Goal
Single out the lines of the material that contain "from" and copy them.
Start of Given information
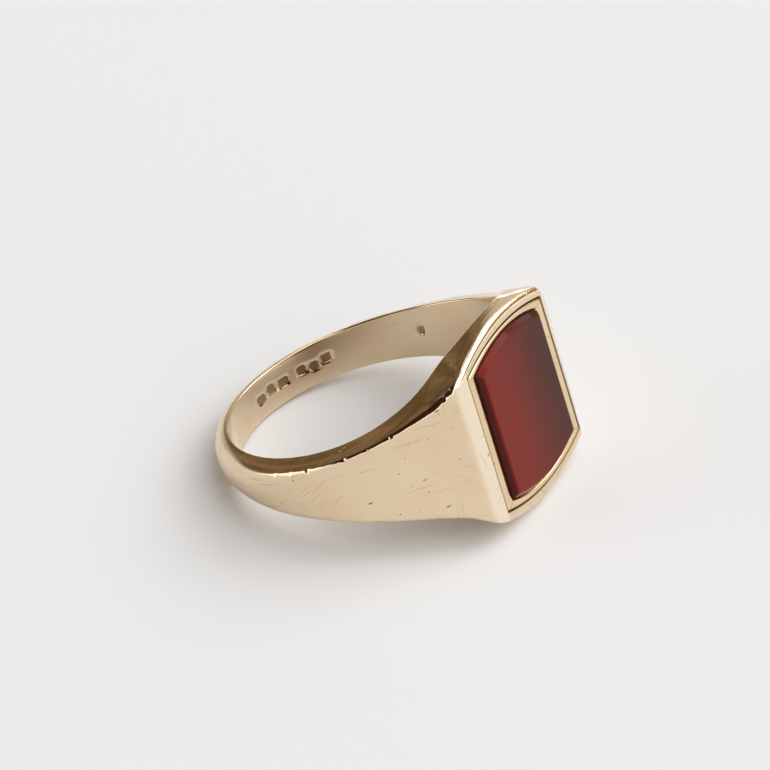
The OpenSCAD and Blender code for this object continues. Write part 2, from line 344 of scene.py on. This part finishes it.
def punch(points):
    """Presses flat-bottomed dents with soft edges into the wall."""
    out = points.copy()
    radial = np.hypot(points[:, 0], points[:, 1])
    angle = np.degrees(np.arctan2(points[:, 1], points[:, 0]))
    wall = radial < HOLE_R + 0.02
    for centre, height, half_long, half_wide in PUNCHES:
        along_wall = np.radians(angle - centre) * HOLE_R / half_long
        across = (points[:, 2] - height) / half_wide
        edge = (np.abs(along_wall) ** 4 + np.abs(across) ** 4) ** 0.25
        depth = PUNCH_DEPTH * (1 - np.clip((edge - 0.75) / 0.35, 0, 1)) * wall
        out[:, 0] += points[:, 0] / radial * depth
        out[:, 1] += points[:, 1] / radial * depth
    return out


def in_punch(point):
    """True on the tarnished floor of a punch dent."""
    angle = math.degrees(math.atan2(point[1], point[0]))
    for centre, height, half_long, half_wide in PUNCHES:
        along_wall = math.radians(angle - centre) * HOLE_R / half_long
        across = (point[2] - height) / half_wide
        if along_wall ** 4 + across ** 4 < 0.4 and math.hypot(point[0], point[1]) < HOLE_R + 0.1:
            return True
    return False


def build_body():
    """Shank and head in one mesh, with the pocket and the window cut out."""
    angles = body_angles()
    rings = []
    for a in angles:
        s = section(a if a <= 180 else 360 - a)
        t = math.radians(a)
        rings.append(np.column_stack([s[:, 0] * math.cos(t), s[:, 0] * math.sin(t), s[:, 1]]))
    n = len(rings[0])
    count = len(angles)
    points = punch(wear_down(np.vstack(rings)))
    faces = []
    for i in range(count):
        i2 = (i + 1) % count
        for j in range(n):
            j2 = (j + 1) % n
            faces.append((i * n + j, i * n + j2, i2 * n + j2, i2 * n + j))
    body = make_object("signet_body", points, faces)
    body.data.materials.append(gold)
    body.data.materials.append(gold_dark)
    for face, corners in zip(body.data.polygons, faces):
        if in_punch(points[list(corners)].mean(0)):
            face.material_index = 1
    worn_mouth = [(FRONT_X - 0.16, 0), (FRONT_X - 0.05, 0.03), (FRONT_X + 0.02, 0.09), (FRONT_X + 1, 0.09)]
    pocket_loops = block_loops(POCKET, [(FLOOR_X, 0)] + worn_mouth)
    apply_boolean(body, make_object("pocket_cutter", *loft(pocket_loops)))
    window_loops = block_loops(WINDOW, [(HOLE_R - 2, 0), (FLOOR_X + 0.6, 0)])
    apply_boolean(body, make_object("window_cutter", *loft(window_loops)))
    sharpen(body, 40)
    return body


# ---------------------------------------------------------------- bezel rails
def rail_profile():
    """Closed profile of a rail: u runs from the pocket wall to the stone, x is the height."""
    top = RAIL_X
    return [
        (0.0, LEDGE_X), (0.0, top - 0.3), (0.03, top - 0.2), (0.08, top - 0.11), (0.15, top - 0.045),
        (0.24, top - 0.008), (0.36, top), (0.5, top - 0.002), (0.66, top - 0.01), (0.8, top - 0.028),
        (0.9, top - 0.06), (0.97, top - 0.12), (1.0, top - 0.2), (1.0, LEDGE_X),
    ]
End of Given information
Answer to the problem
The OpenSCAD and Blender code for this object continues. Write part 2, from line 344 of scene.py on. This part finishes it.
    """Closed profile of a rail: u runs from the pocket wall to the stone, x is the height."""